Submissions of the respondent
[28] On behalf of ROI Mr Ritchie accepted that AB was not a fugitive and accordingly Section 14 was applicable. He submitted however that AB’s evidence regarding his settlement in NI amounted to no more than hardship and accordingly he did not fulfil the test in Section 14 of “oppressive”. He further submitted that in determining the question whether AB would have a fair trial in the Republic of Ireland, the learned trial judge was correct to have regard to the principle of mutual confidence and to respect the ability of the judicial authorities in the Republic of Ireland to respect and protect AB’s human rights.
Legal principles
[29] Section 11 of the Extradition Act at paragraph (c) provides at follows:
“11. Bars to extradition
(1) If the judge is required to proceed under this section he must decide whether the person’s extradition to the category 1 territory is barred by reason of—
(a) the rule against double jeopardy;
(b) extraneous considerations;
(c) the passage of time;
(d) the person’s age;
(e) hostage-taking considerations;
(f) speciality;
(g) the person’s earlier extradition to the United Kingdom from another category 1 territory;
(h) the person’s earlier extradition to the United Kingdom from a non-category 1 territory.

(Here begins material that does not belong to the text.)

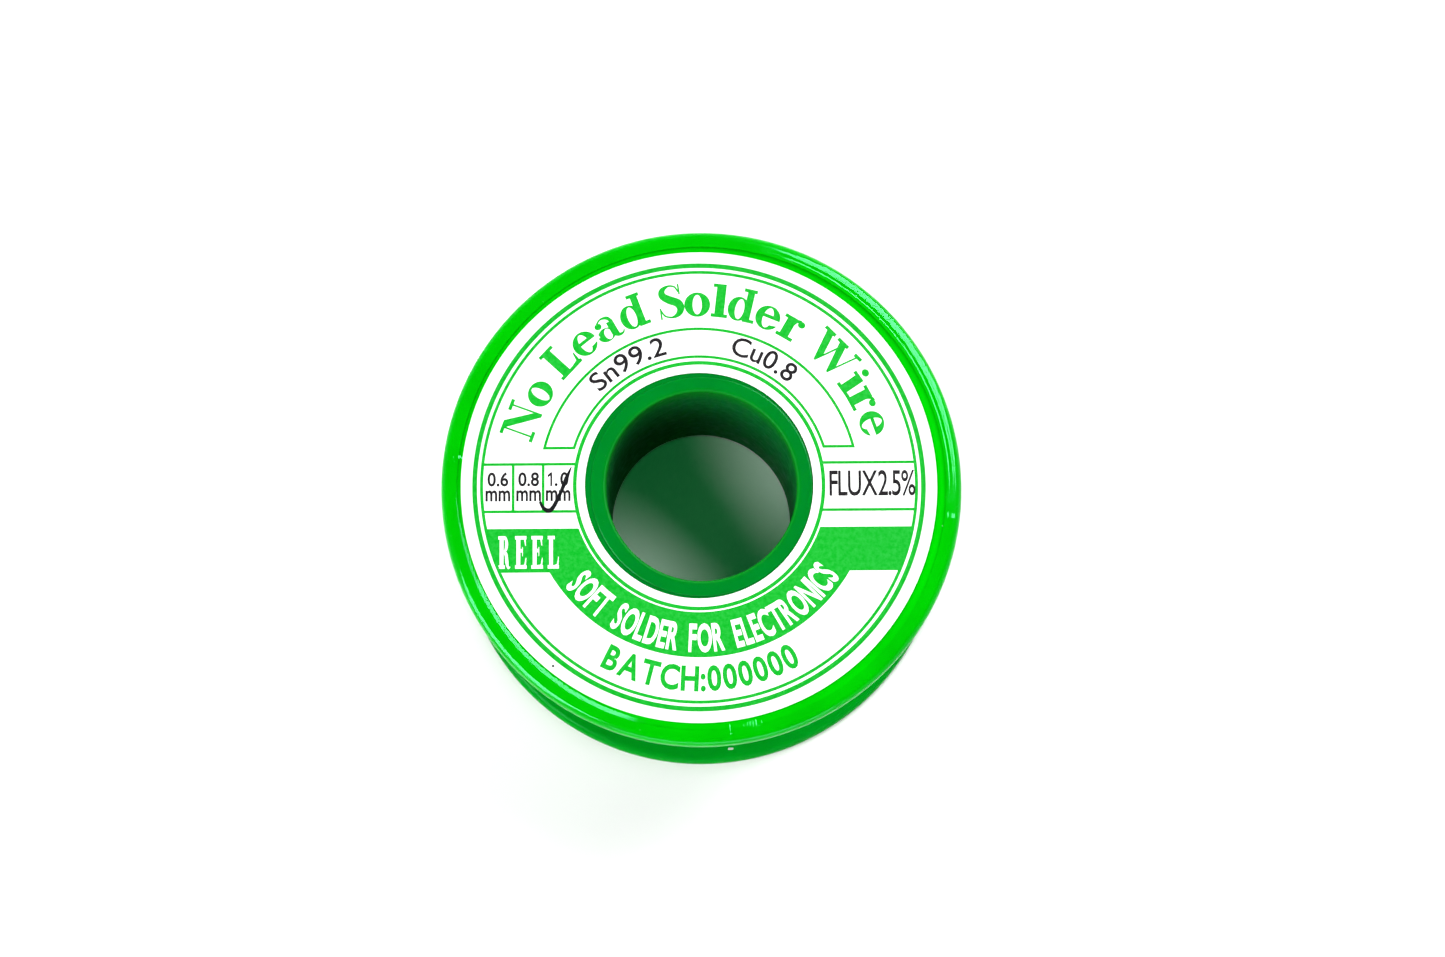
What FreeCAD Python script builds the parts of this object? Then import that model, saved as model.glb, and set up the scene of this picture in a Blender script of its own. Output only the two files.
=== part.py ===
import FreeCAD, Part
import math
import os

# Solder wire spool, lying on its rear flange, in millimetres.
# The origin is on the spool's axis, in the plane the spool rests on. +Z runs along the axis,
# out through the labelled front face, and +Y is the upright direction of the label.

Vector = FreeCAD.Vector
AXIS = Vector(0, 0, 1)

# Overall
TOTAL_HEIGHT = 27.5
FLANGE_RADIUS = 27.4

# Shrink band: a thin clear sleeve that grips both rims
FILM_THICKNESS = 0.08
FILM_LOOSENESS = 0.02
FILM_LIP_RADIUS = 23.3
FILM_STEP_RADIUS = 25.35
FILM_WAIST = 0.5

# Flanges
RIM_THICKNESS = 1.6
RIM_ROUNDING = RIM_THICKNESS / 2
RECESS_RADIUS = 25.75
RECESS_DEPTH = 0.3

# Core tube
BORE_RADIUS = 10.05
CORE_RADIUS = 12.2
SPIGOT_RADIUS = 11.7
CORE_LENGTH = 27.0
BORE_CHAMFER = 0.3
SPIGOT_CHAMFER = 0.12

# Label: stuck on a little off centre
LABEL_RADIUS = 25.04
LABEL_HOLE_RADIUS = 12.02
LABEL_THICKNESS = 0.12
LABEL_OFFSET = Vector(-0.25, 0.1, 0)

# Winding
WIRE_DIAMETER = 1.0
FLUX_DIAMETER = 0.35
FULL_LAYERS = 7
LAST_LAYER_TURNS = 22
WINDING_CLEARANCE = 0.05
ALLOY_DENSITY = 7.31
FLUX_DENSITY = 1.07

# Inner end of the wire: through the rear flange, then flat in a groove
ANCHOR_RADIUS = 13.1
ANCHOR_HOLE_RADIUS = 0.8
ANCHOR_DIRECTION = -60.0
GROOVE_WIDTH = 1.4
GROOVE_DEPTH = 0.8
START_BEND_RADIUS = 1.0
START_TAIL_LENGTH = 4.0
START_DEPTH_IN_GROOVE = 0.05

# Outer end of the wire: a part turn that goes on from the last full one, towards the rear flange
FREE_END_SWEEP = 120.0
FREE_END_EASE = 0.02

# Planes worked out from the sizes above
FILM_STAND_OFF = FILM_THICKNESS + FILM_LOOSENESS
REAR_RIM_Z = FILM_STAND_OFF
FRONT_RIM_Z = TOTAL_HEIGHT - FILM_STAND_OFF
MIDDLE_Z = TOTAL_HEIGHT / 2
LABEL_BACK_Z = FRONT_RIM_Z - RECESS_DEPTH
WINDING_BOTTOM_Z = REAR_RIM_Z + RIM_THICKNESS
WINDING_TOP_Z = FRONT_RIM_Z - RIM_THICKNESS
WIRE_RADIUS = WIRE_DIAMETER / 2
FIRST_TURN_Z = WINDING_BOTTOM_Z + WINDING_CLEARANCE
TURNS_PER_LAYER = int((WINDING_TOP_Z - WINDING_BOTTOM_Z) / WIRE_DIAMETER)
LAST_TURN_RADIUS = CORE_RADIUS + (FULL_LAYERS + 0.5) * WIRE_DIAMETER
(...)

(2) Sections 12 to 19 apply for the interpretation of subsection (1).
(3) If the judge decides any of the questions in subsection (1) in the affirmative he must order the person’s discharge.
(4) If the judge decides those questions in the negative and the person is alleged to be unlawfully at large after conviction of the extradition offence, the judge must proceed under section 20.
(5) If the judge decides those questions in the negative and the person is accused of the commission of the extradition offence but is not alleged to be unlawfully at large after conviction of it, the judge must proceed under section 21.”
Section 14 provides as follows:
“14. Passage of time
A person’s extradition to a category 1 territory is barred by reason of the passage of time if (and only if) it appears that it would be unjust or oppressive to extradite him by reason of the passage of time since he is alleged to have committed the extradition offence or since he is alleged to have become unlawfully at large (as the case may be).”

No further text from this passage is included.